- _Given information_:
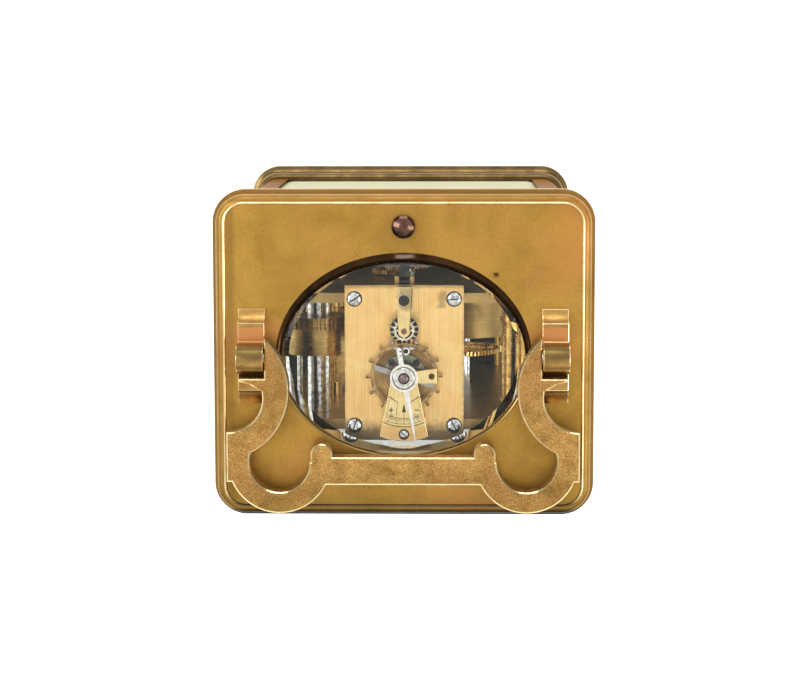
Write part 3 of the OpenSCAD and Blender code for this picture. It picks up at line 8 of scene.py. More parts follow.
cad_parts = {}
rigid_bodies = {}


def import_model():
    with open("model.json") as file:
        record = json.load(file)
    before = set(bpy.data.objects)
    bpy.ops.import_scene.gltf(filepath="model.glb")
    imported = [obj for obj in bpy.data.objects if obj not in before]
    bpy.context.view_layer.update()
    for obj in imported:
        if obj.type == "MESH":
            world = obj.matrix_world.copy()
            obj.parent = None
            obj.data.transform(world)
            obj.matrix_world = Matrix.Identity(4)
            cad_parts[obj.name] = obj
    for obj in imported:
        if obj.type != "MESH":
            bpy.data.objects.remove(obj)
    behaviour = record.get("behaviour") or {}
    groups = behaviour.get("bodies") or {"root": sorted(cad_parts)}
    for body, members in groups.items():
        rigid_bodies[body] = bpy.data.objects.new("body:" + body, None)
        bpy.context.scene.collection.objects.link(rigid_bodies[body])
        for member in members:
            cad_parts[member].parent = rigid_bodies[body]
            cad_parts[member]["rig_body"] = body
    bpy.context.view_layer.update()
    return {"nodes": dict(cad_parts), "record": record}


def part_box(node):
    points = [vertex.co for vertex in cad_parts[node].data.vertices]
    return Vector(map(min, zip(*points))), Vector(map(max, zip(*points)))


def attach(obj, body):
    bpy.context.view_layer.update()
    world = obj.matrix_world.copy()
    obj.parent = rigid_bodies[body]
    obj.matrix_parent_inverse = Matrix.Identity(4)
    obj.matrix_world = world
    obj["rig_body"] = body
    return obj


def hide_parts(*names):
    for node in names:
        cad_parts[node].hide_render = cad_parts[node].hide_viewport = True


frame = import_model()

MM = 0.001
GRAIN_RELIEF = 0.06 * MM
BRUSH_RELIEF = 0.03 * MM
GLASS_RELIEF = 0.2 * MM
MERGE_DISTANCE = 0.002 * MM
WHITE = (1.0, 1.0, 1.0, 1.0)
scene = bpy.context.scene


def srgb(r, g, b):
    """A colour as a picture shows it, 0 to 255, turned to linear light."""
    linear = []
    for v in (r, g, b):
        v /= 255
        linear.append(v / 12.92 if v <= 0.04045 else ((v + 0.055) / 1.055) ** 2.4)
    return (*linear, 1.0)


def set_or_link(tree, socket, value):
    """Give a socket a constant, or the output of another node."""
    if isinstance(value, (int, float, tuple)):
        socket.default_value = value
    else:
        tree.links.new(value, socket)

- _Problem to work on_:
All of the material must be reproduced exactly.

- _Output_:
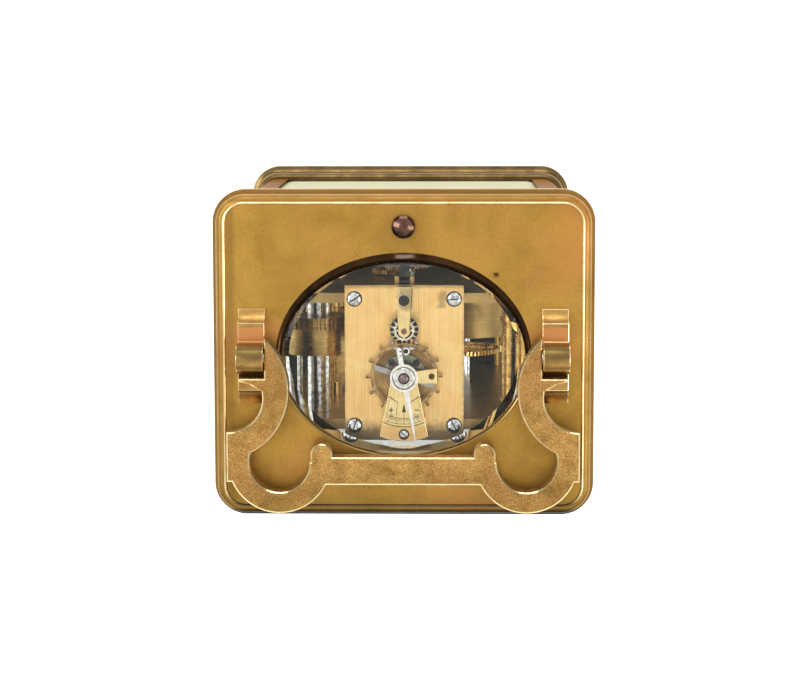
Write part 3 of the OpenSCAD and Blender code for this picture. It picks up at line 8 of scene.py. More parts follow.
cad_parts = {}
rigid_bodies = {}


def import_model():
    with open("model.json") as file:
        record = json.load(file)
    before = set(bpy.data.objects)
    bpy.ops.import_scene.gltf(filepath="model.glb")
    imported = [obj for obj in bpy.data.objects if obj not in before]
    bpy.context.view_layer.update()
    for obj in imported:
        if obj.type == "MESH":
            world = obj.matrix_world.copy()
            obj.parent = None
            obj.data.transform(world)
            obj.matrix_world = Matrix.Identity(4)
            cad_parts[obj.name] = obj
    for obj in imported:
        if obj.type != "MESH":
            bpy.data.objects.remove(obj)
    behaviour = record.get("behaviour") or {}
    groups = behaviour.get("bodies") or {"root": sorted(cad_parts)}
    for body, members in groups.items():
        rigid_bodies[body] = bpy.data.objects.new("body:" + body, None)
        bpy.context.scene.collection.objects.link(rigid_bodies[body])
        for member in members:
            cad_parts[member].parent = rigid_bodies[body]
            cad_parts[member]["rig_body"] = body
    bpy.context.view_layer.update()
    return {"nodes": dict(cad_parts), "record": record}


def part_box(node):
    points = [vertex.co for vertex in cad_parts[node].data.vertices]
    return Vector(map(min, zip(*points))), Vector(map(max, zip(*points)))


def attach(obj, body):
    bpy.context.view_layer.update()
    world = obj.matrix_world.copy()
    obj.parent = rigid_bodies[body]
    obj.matrix_parent_inverse = Matrix.Identity(4)
    obj.matrix_world = world
    obj["rig_body"] = body
    return obj


def hide_parts(*names):
    for node in names:
        cad_parts[node].hide_render = cad_parts[node].hide_viewport = True


frame = import_model()

MM = 0.001
GRAIN_RELIEF = 0.06 * MM
BRUSH_RELIEF = 0.03 * MM
GLASS_RELIEF = 0.2 * MM
MERGE_DISTANCE = 0.002 * MM
WHITE = (1.0, 1.0, 1.0, 1.0)
scene = bpy.context.scene


def srgb(r, g, b):
    """A colour as a picture shows it, 0 to 255, turned to linear light."""
    linear = []
    for v in (r, g, b):
        v /= 255
        linear.append(v / 12.92 if v <= 0.04045 else ((v + 0.055) / 1.055) ** 2.4)
    return (*linear, 1.0)


def set_or_link(tree, socket, value):
    """Give a socket a constant, or the output of another node."""
    if isinstance(value, (int, float, tuple)):
        socket.default_value = value
    else:
        tree.links.new(value, socket)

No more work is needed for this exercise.